The making a fake movie element is one of the strongest and also funniest points in the movie. First Mendez gets a makeup guy (john Goodman), then a producer (Alan Arkin), and then from there they go to work on the movie. They get a script and storyboards and then start having casting calls. People come dressed as all sorts of creatures for this alien space movie, and it’s all in the interest of making the film seem real. The more they actually do and know their parts, the more believable this all will be.


When he gets to Iran, Mendez keeps up with the fake story, going to see all the right people to get permission to be there and scout out sights for his movie. On the day before their escape attempt at the airport, he even brings them all out to pretend to be looking at a site. They walk around the streets snapping photos and doing everything that their characters would most likely do. It’s all a lot of fun. Especially the idea that the Iranian government believed the movie story so much that they hired men to take Mendez and his team out to scout locations. Mendez never expected this to happen, and now since the government has called his bluff, he and the hostages are forced to go.

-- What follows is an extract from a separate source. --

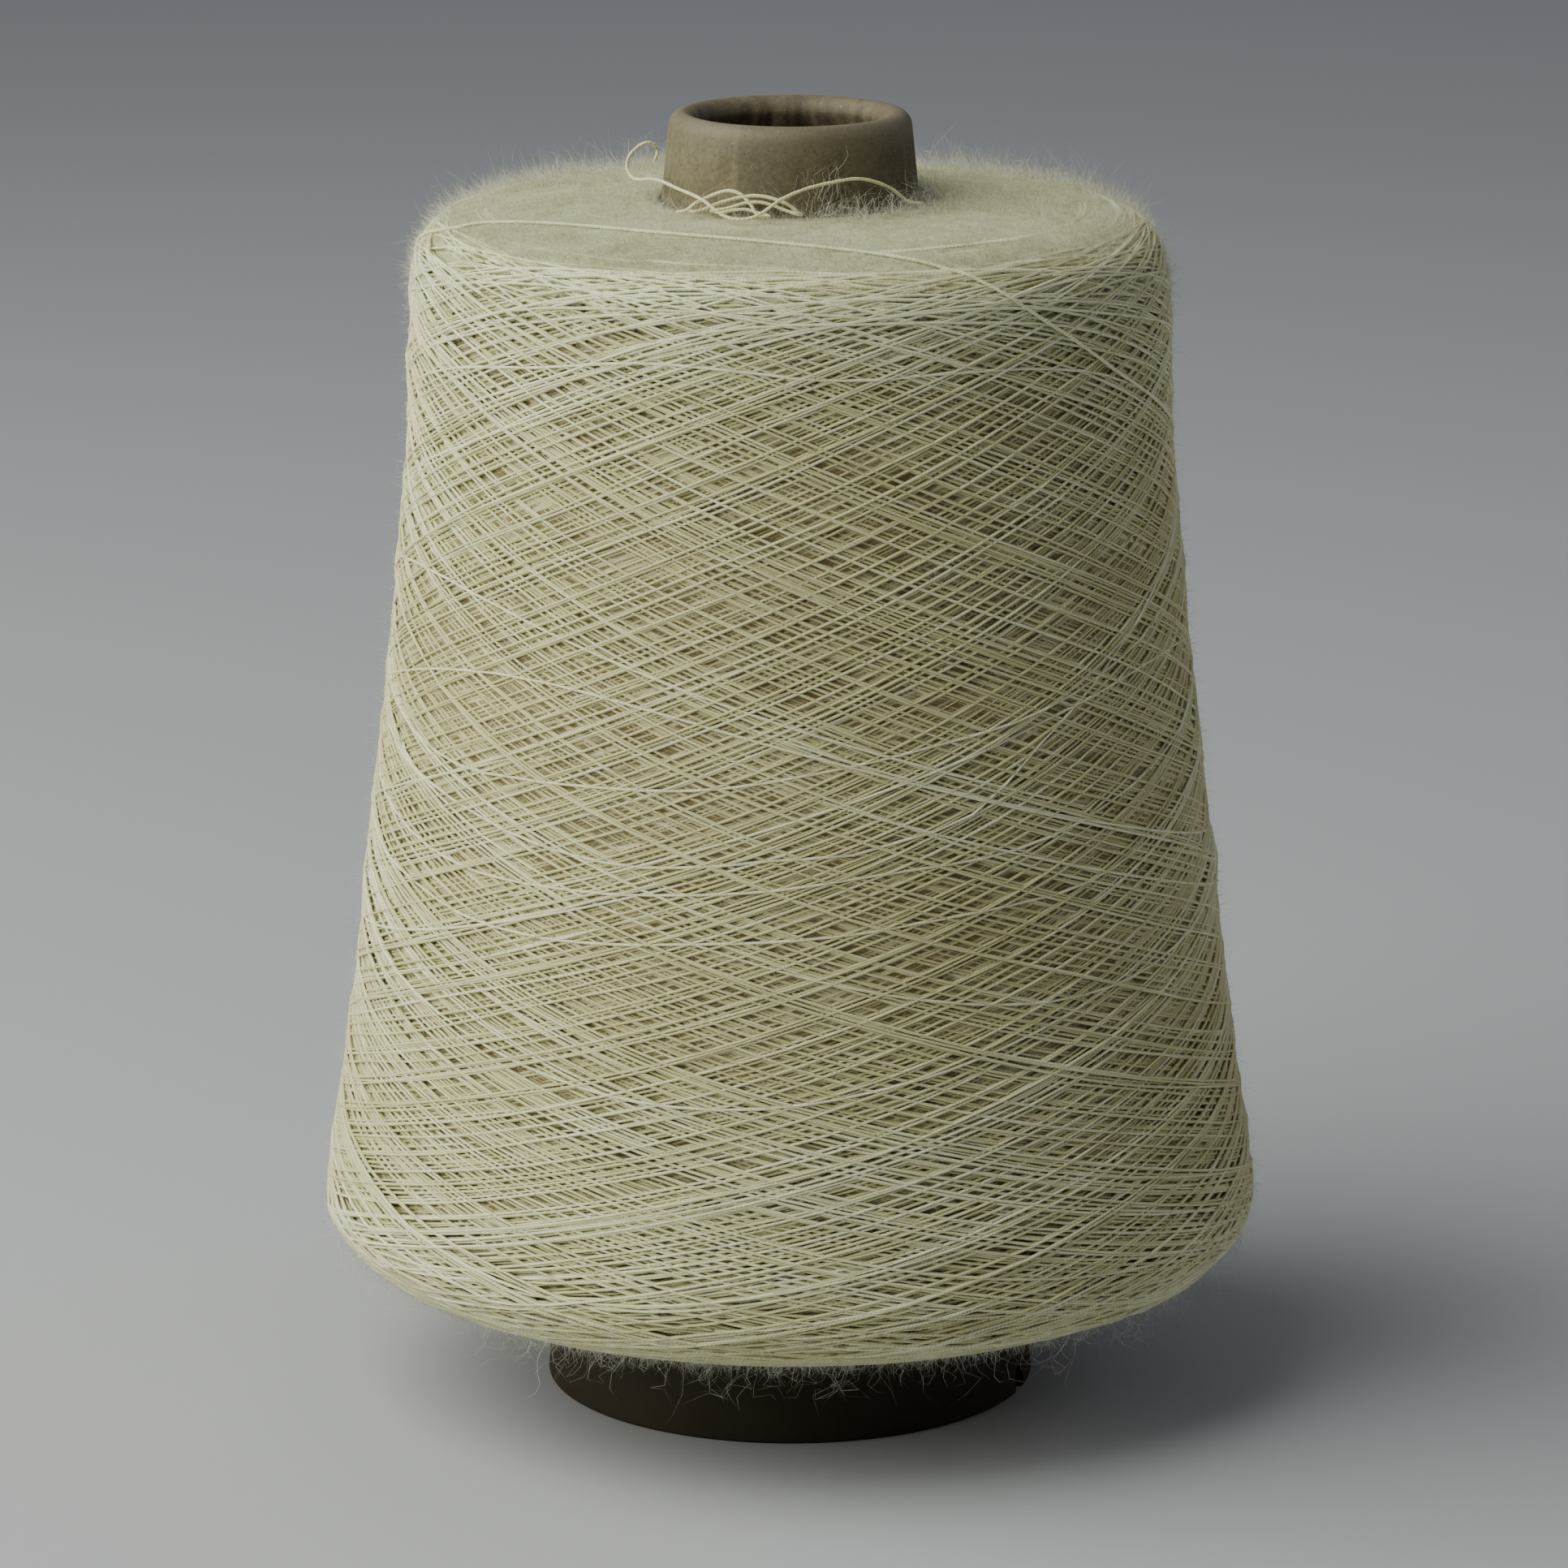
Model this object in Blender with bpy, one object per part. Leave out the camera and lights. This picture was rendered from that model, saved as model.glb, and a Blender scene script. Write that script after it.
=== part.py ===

I’ve been a fan of movies about making fake movies before. There aren’t a whole lot of them, and that’s because more often than not, they turn out kind of dull, like wag the dog. But Argo pulls it off perfectly. The comedy is top notch and the tension is very real. There are plenty of moments toward the end of the film that feel like coincidences or too many things going wrong, but then there are some that are kind of believable. Like when the bus won’t start for a moment. Any other time nobody would notice or care, but because these guys are in such a rush, every second counts and they notice every little thing. The movie might take liberties with it’s ending, but it’s all in the interest of making a more exciting film. And Argo is just that. It’s Ben Affleck’s third movie as a director, and he is clearly doing great for himself. Three for three. Argo might actually be the best of his films (although the others are both fantastic, so it’s a tough call). Either way, it is the best movie of 2012, and a hell of a ride.